* What you are asked to do: Repeat exactly each line of the data provided below.

* start *

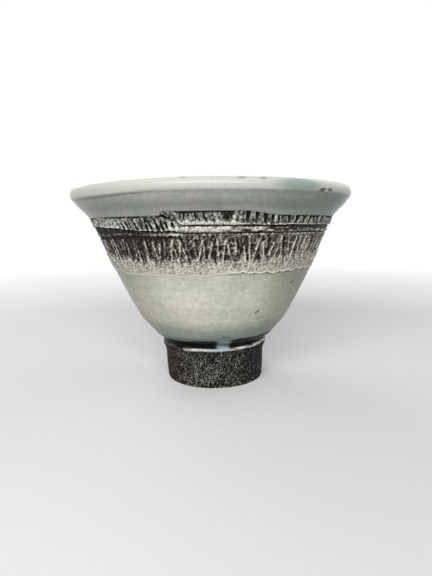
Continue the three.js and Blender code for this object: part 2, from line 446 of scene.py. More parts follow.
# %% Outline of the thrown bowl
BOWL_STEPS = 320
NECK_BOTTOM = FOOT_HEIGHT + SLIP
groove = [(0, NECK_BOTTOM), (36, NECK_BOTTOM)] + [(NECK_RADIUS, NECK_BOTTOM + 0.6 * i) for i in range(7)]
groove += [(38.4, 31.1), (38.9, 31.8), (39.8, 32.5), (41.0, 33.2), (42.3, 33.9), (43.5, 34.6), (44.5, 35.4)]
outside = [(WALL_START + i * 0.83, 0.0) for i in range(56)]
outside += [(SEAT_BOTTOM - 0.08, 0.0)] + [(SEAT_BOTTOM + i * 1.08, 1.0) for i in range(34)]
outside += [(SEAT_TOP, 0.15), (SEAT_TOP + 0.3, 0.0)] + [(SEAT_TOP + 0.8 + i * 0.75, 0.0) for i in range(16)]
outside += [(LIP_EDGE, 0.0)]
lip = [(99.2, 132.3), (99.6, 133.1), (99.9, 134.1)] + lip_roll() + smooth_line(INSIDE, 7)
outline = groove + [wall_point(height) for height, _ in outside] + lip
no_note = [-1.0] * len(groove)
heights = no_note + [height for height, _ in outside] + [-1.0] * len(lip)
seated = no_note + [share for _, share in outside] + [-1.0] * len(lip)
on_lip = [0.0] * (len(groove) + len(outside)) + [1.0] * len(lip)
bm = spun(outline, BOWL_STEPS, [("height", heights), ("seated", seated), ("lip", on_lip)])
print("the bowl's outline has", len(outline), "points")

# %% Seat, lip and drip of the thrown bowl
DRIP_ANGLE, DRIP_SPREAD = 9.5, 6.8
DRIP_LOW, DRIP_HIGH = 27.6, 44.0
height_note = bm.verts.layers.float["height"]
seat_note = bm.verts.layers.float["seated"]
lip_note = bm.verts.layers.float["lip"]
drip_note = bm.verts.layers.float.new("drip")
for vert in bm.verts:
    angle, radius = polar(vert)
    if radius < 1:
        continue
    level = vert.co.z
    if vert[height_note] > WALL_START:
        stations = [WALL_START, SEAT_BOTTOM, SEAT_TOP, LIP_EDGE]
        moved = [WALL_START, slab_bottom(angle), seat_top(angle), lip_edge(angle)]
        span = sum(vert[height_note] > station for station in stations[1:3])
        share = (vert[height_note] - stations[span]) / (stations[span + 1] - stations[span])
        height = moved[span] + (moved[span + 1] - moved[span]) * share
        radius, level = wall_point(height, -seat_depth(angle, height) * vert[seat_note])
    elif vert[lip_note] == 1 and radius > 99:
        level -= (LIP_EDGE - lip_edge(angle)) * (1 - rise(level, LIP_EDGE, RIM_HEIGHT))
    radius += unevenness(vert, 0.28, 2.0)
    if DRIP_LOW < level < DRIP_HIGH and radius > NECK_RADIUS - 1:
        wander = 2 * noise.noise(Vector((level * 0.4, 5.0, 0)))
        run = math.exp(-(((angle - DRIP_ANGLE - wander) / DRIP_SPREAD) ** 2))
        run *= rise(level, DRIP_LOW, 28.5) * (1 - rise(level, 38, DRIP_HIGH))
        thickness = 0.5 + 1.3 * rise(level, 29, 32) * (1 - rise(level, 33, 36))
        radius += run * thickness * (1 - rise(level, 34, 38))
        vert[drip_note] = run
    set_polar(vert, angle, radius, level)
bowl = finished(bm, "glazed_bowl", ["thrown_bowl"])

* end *

* Reply to the exercise:
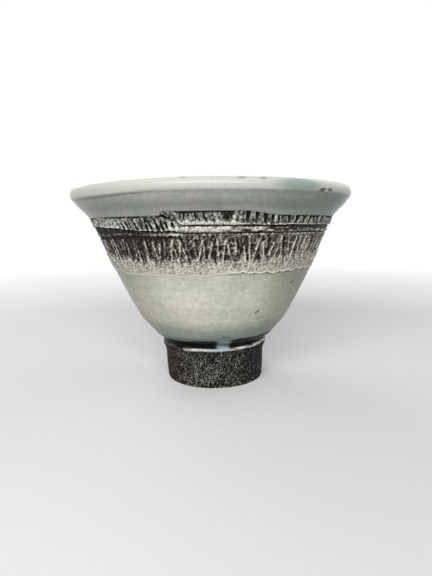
Continue the three.js and Blender code for this object: part 2, from line 446 of scene.py. More parts follow.
# %% Outline of the thrown bowl
BOWL_STEPS = 320
NECK_BOTTOM = FOOT_HEIGHT + SLIP
groove = [(0, NECK_BOTTOM), (36, NECK_BOTTOM)] + [(NECK_RADIUS, NECK_BOTTOM + 0.6 * i) for i in range(7)]
groove += [(38.4, 31.1), (38.9, 31.8), (39.8, 32.5), (41.0, 33.2), (42.3, 33.9), (43.5, 34.6), (44.5, 35.4)]
outside = [(WALL_START + i * 0.83, 0.0) for i in range(56)]
outside += [(SEAT_BOTTOM - 0.08, 0.0)] + [(SEAT_BOTTOM + i * 1.08, 1.0) for i in range(34)]
outside += [(SEAT_TOP, 0.15), (SEAT_TOP + 0.3, 0.0)] + [(SEAT_TOP + 0.8 + i * 0.75, 0.0) for i in range(16)]
outside += [(LIP_EDGE, 0.0)]
lip = [(99.2, 132.3), (99.6, 133.1), (99.9, 134.1)] + lip_roll() + smooth_line(INSIDE, 7)
outline = groove + [wall_point(height) for height, _ in outside] + lip
no_note = [-1.0] * len(groove)
heights = no_note + [height for height, _ in outside] + [-1.0] * len(lip)
seated = no_note + [share for _, share in outside] + [-1.0] * len(lip)
on_lip = [0.0] * (len(groove) + len(outside)) + [1.0] * len(lip)
bm = spun(outline, BOWL_STEPS, [("height", heights), ("seated", seated), ("lip", on_lip)])
print("the bowl's outline has", len(outline), "points")

# %% Seat, lip and drip of the thrown bowl
DRIP_ANGLE, DRIP_SPREAD = 9.5, 6.8
DRIP_LOW, DRIP_HIGH = 27.6, 44.0
height_note = bm.verts.layers.float["height"]
seat_note = bm.verts.layers.float["seated"]
lip_note = bm.verts.layers.float["lip"]
drip_note = bm.verts.layers.float.new("drip")
for vert in bm.verts:
    angle, radius = polar(vert)
    if radius < 1:
        continue
    level = vert.co.z
    if vert[height_note] > WALL_START:
        stations = [WALL_START, SEAT_BOTTOM, SEAT_TOP, LIP_EDGE]
        moved = [WALL_START, slab_bottom(angle), seat_top(angle), lip_edge(angle)]
        span = sum(vert[height_note] > station for station in stations[1:3])
        share = (vert[height_note] - stations[span]) / (stations[span + 1] - stations[span])
        height = moved[span] + (moved[span + 1] - moved[span]) * share
        radius, level = wall_point(height, -seat_depth(angle, height) * vert[seat_note])
    elif vert[lip_note] == 1 and radius > 99:
        level -= (LIP_EDGE - lip_edge(angle)) * (1 - rise(level, LIP_EDGE, RIM_HEIGHT))
    radius += unevenness(vert, 0.28, 2.0)
    if DRIP_LOW < level < DRIP_HIGH and radius > NECK_RADIUS - 1:
        wander = 2 * noise.noise(Vector((level * 0.4, 5.0, 0)))
        run = math.exp(-(((angle - DRIP_ANGLE - wander) / DRIP_SPREAD) ** 2))
        run *= rise(level, DRIP_LOW, 28.5) * (1 - rise(level, 38, DRIP_HIGH))
        thickness = 0.5 + 1.3 * rise(level, 29, 32) * (1 - rise(level, 33, 36))
        radius += run * thickness * (1 - rise(level, 34, 38))
        vert[drip_note] = run
    set_polar(vert, angle, radius, level)
bowl = finished(bm, "glazed_bowl", ["thrown_bowl"])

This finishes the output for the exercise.